Repeat only the lines running from the beginning of the material through the line that contains "starboard towards +Y.".

Start SOURCE EXCERPT

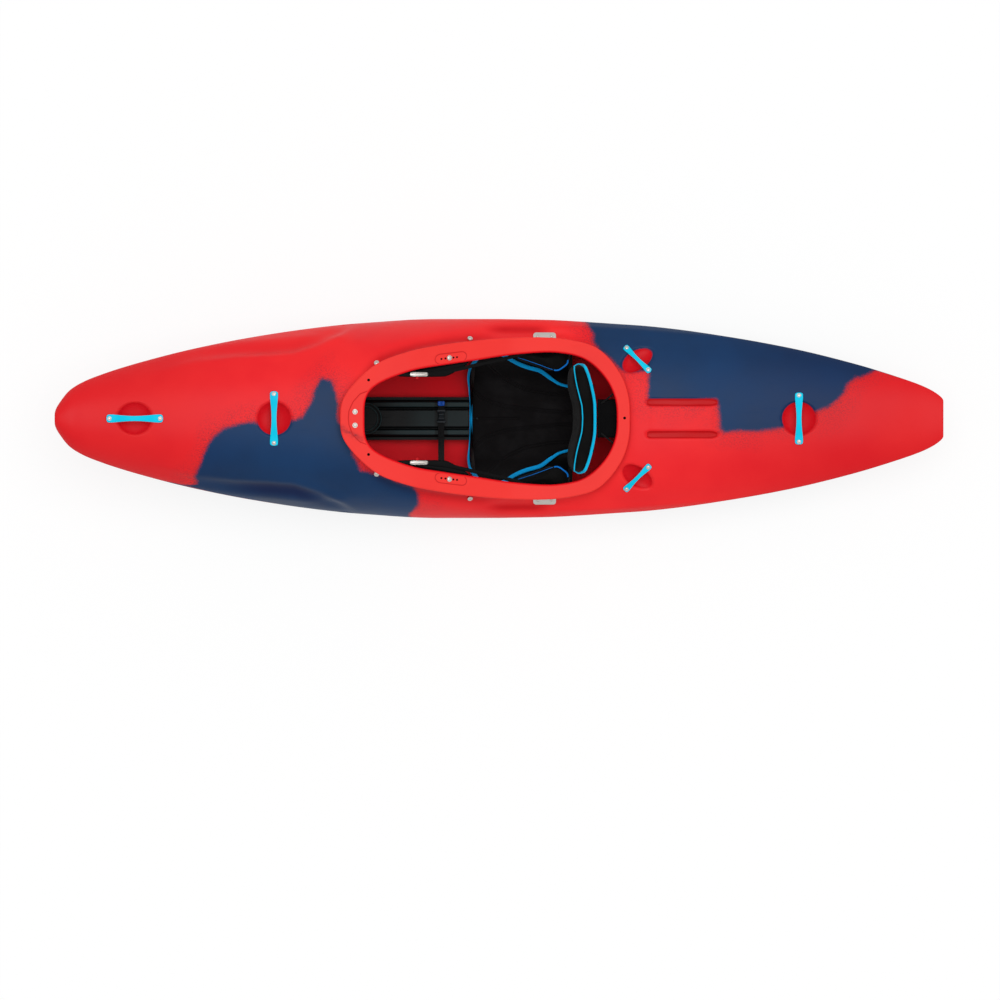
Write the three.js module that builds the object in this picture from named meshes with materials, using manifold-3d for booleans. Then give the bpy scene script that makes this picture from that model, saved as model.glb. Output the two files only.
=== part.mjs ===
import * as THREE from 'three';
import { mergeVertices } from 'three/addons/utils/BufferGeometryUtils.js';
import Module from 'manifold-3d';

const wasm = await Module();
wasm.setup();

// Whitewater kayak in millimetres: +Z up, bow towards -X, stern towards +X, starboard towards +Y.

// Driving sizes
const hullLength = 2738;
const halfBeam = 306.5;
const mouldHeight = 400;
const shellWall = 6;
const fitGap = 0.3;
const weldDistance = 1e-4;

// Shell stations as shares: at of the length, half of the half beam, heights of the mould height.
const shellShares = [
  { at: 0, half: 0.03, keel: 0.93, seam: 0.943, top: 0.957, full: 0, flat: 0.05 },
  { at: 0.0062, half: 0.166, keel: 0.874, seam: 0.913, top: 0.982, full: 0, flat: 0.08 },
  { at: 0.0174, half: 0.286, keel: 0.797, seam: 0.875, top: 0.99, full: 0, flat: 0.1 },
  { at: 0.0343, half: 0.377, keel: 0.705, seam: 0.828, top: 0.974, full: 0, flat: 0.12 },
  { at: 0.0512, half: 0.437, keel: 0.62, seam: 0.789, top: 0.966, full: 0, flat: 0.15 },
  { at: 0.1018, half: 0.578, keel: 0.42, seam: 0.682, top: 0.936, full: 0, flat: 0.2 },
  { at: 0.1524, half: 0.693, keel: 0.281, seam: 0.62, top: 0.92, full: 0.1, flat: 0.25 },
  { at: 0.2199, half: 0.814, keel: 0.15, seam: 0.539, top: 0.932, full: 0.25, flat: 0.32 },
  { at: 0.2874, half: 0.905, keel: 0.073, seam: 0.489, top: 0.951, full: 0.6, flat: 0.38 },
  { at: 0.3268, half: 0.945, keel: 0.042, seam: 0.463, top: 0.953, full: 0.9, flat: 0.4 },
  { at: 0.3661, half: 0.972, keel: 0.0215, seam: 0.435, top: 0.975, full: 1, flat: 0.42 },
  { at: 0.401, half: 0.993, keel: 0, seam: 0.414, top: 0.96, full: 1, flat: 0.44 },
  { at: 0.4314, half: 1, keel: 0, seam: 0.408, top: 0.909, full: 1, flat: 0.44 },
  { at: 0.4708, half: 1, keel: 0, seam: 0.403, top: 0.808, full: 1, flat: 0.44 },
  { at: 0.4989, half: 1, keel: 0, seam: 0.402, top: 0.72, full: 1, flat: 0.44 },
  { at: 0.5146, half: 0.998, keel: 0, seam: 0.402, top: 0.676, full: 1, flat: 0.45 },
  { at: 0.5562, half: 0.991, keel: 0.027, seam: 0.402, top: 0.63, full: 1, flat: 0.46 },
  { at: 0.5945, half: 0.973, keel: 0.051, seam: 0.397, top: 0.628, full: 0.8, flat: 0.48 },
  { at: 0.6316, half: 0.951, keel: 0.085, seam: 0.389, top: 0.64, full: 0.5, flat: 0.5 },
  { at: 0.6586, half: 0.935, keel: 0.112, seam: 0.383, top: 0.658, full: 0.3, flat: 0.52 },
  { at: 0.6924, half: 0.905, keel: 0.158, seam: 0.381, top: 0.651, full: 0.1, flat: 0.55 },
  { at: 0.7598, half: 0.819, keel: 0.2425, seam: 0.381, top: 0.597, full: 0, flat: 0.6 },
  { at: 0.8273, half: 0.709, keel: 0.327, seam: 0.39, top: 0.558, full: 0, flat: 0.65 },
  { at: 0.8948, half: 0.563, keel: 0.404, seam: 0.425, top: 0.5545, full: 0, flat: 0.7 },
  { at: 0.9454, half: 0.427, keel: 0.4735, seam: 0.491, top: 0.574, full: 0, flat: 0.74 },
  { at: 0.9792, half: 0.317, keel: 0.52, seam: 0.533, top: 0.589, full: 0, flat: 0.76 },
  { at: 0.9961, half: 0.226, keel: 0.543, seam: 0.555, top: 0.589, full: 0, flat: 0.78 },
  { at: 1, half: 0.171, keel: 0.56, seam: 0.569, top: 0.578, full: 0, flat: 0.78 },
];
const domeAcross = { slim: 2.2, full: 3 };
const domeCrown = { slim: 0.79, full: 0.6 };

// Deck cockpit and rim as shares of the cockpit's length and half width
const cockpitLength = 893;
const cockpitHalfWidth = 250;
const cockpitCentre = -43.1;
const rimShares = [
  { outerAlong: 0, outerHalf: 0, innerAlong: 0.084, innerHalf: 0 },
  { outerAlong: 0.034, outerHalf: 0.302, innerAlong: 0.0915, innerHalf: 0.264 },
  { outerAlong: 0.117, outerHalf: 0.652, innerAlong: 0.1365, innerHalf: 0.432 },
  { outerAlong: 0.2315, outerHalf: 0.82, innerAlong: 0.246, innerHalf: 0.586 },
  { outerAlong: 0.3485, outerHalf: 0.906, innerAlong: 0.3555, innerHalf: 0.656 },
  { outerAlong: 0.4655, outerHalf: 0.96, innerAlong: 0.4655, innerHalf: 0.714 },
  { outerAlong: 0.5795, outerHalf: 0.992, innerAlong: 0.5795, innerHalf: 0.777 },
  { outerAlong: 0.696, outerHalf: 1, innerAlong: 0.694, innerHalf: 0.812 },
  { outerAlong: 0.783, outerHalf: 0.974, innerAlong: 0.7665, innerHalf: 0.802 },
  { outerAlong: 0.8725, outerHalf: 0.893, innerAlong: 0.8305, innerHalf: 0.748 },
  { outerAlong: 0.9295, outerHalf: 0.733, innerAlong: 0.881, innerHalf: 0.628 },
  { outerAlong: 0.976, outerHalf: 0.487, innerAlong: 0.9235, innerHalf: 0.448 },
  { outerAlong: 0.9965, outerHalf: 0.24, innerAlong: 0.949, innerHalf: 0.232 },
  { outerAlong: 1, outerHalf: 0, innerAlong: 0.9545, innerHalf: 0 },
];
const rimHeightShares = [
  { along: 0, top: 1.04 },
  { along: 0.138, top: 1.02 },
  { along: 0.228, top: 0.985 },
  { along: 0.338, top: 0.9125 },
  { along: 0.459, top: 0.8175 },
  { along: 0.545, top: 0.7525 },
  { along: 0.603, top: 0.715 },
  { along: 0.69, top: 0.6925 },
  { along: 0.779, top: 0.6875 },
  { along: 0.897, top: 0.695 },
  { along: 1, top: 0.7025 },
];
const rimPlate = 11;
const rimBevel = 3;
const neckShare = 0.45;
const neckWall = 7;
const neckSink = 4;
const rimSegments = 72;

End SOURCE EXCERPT

SOLUTION =>
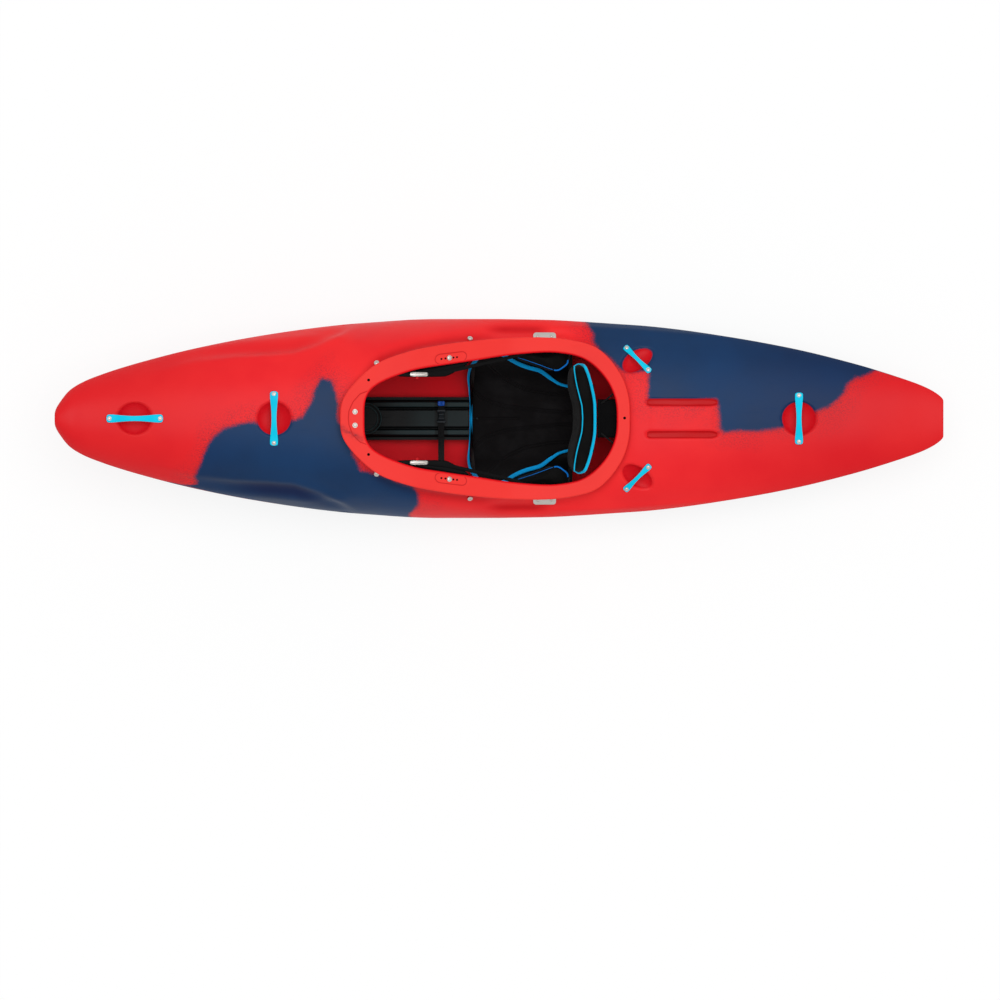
Write the three.js module that builds the object in this picture from named meshes with materials, using manifold-3d for booleans. Then give the bpy scene script that makes this picture from that model, saved as model.glb. Output the two files only.
=== part.mjs ===
import * as THREE from 'three';
import { mergeVertices } from 'three/addons/utils/BufferGeometryUtils.js';
import Module from 'manifold-3d';

const wasm = await Module();
wasm.setup();

// Whitewater kayak in millimetres: +Z up, bow towards -X, stern towards +X, starboard towards +Y.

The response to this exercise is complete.